Even though I am still against the transaction, this article (and supplied references) raised some questions that I did not bother to ask myself prior to reading.
I feared that the transaction would add more holes to our already Swiss cheese (Jarlsberg, if you prefer) national "security." Yet as the linked article informs us, Customs agents will still inspect cargo containers in these ports; as well as before it's loaded at some foreign ports." So why am I so concerned?
Like many NYers, I have moments when I fear another terrorist attack (especially after the semi-recent London Tube bombing). This fear usually strikes first, and I tend not to press my thoughts further. After reading your article, I was able to put my fear aside to realize that this is, at most, a business transaction; and the article did open my eyes to my semi-self-realized-prior-but-ignored prejudices.
Would I harbor the same feelings if, say, Italy purchases the ports? I can't say I would.
Yet there are things to consider which I have not. If the United States cannot do business with a socially liberal Arab ally, such as Dubai, will we be able to work with any Arabs at all? What would this suggest?

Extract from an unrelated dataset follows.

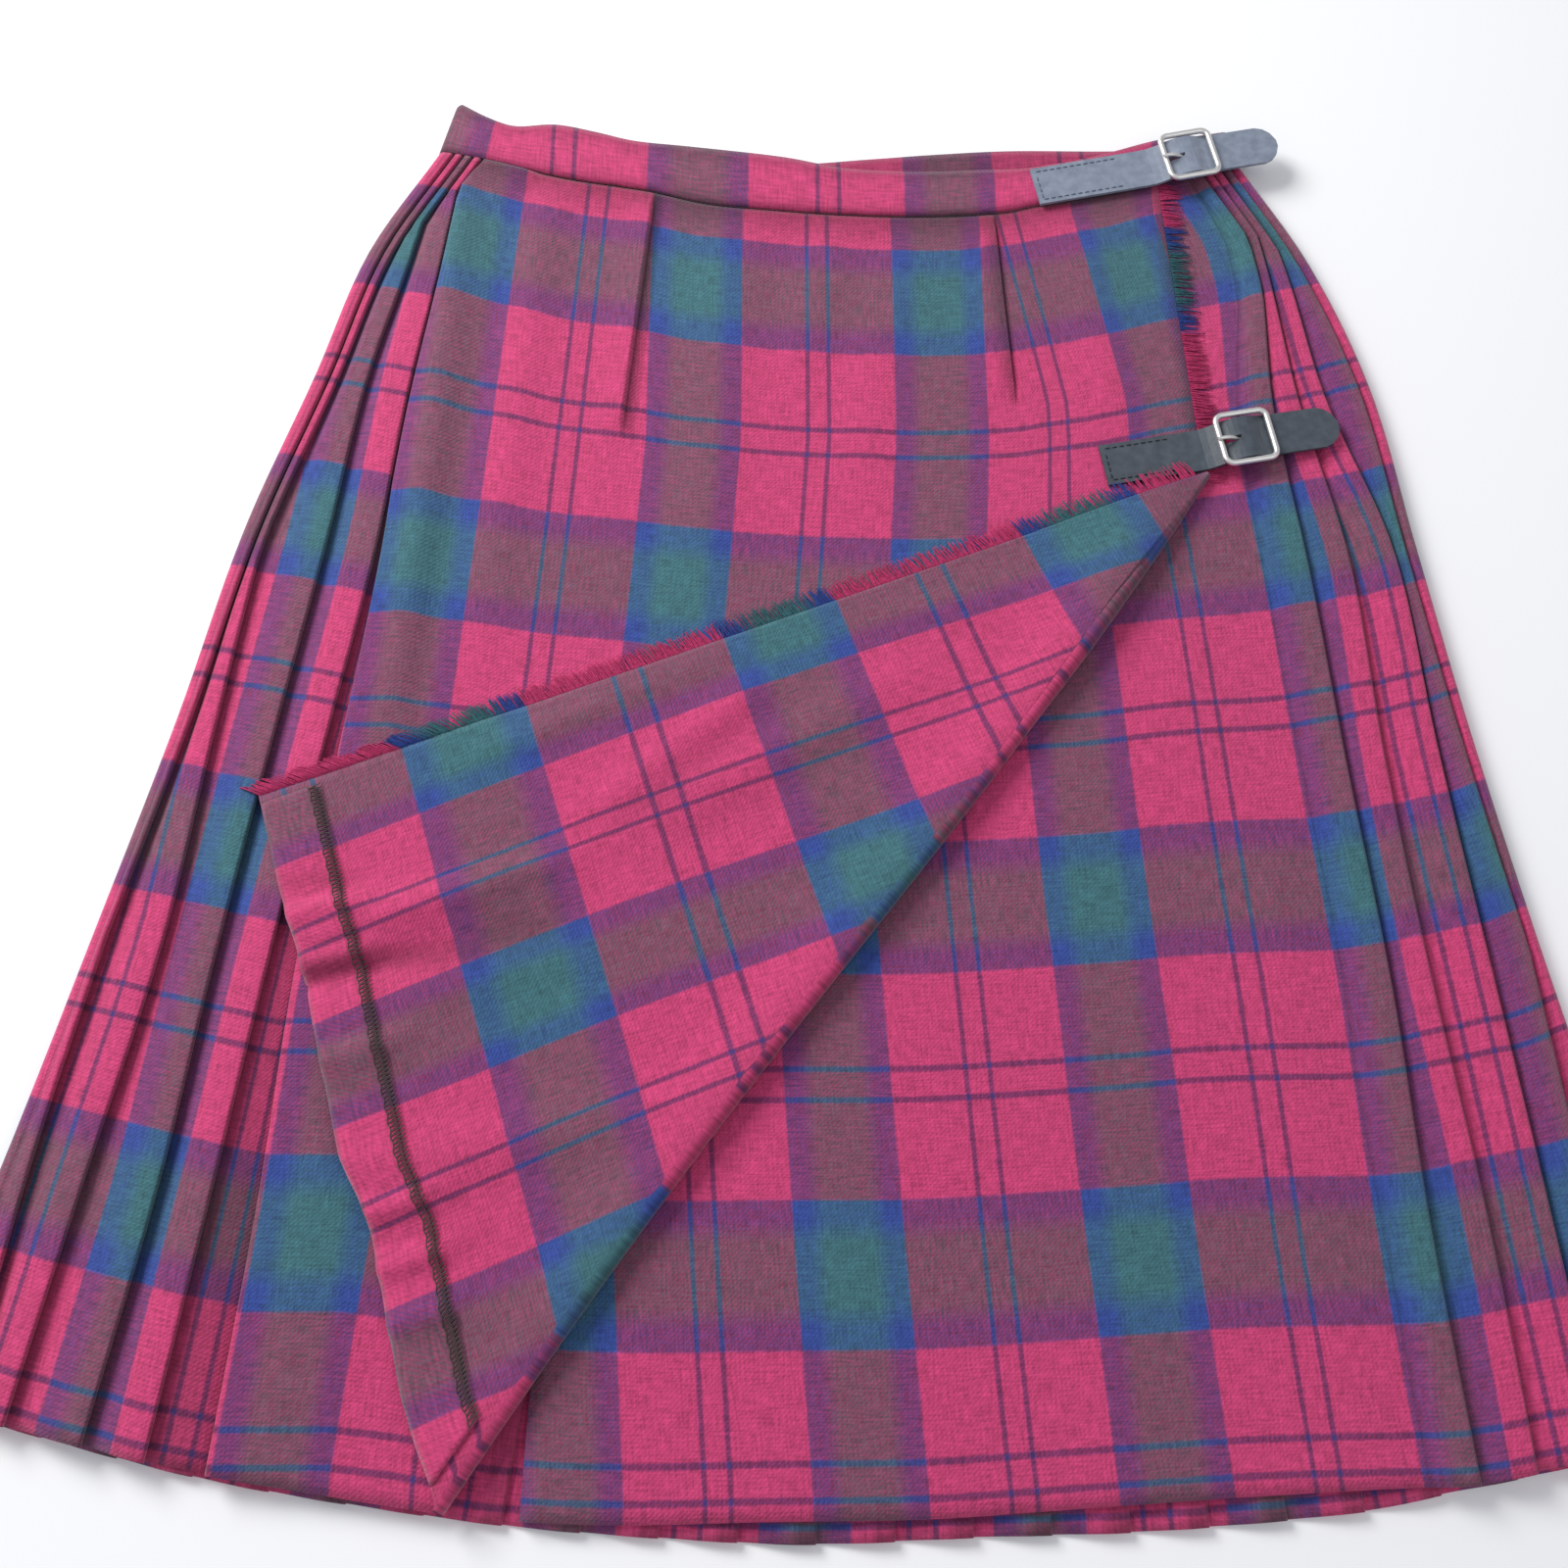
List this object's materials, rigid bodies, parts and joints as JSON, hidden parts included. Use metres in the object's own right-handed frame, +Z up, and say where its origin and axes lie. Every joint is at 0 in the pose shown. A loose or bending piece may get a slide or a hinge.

It is imperative to our economy that we can still do "good business."
Obviously, this transaction raises some serious questions regarding our safety and security; but what of the future of our economy? Wouldn't controlling our ports suit us best for our future?
At the end of the day I still believe that our ports should be controlled by our own government; but at least now I can say I've given the matter more thought, and not based my decision entirely out of fear.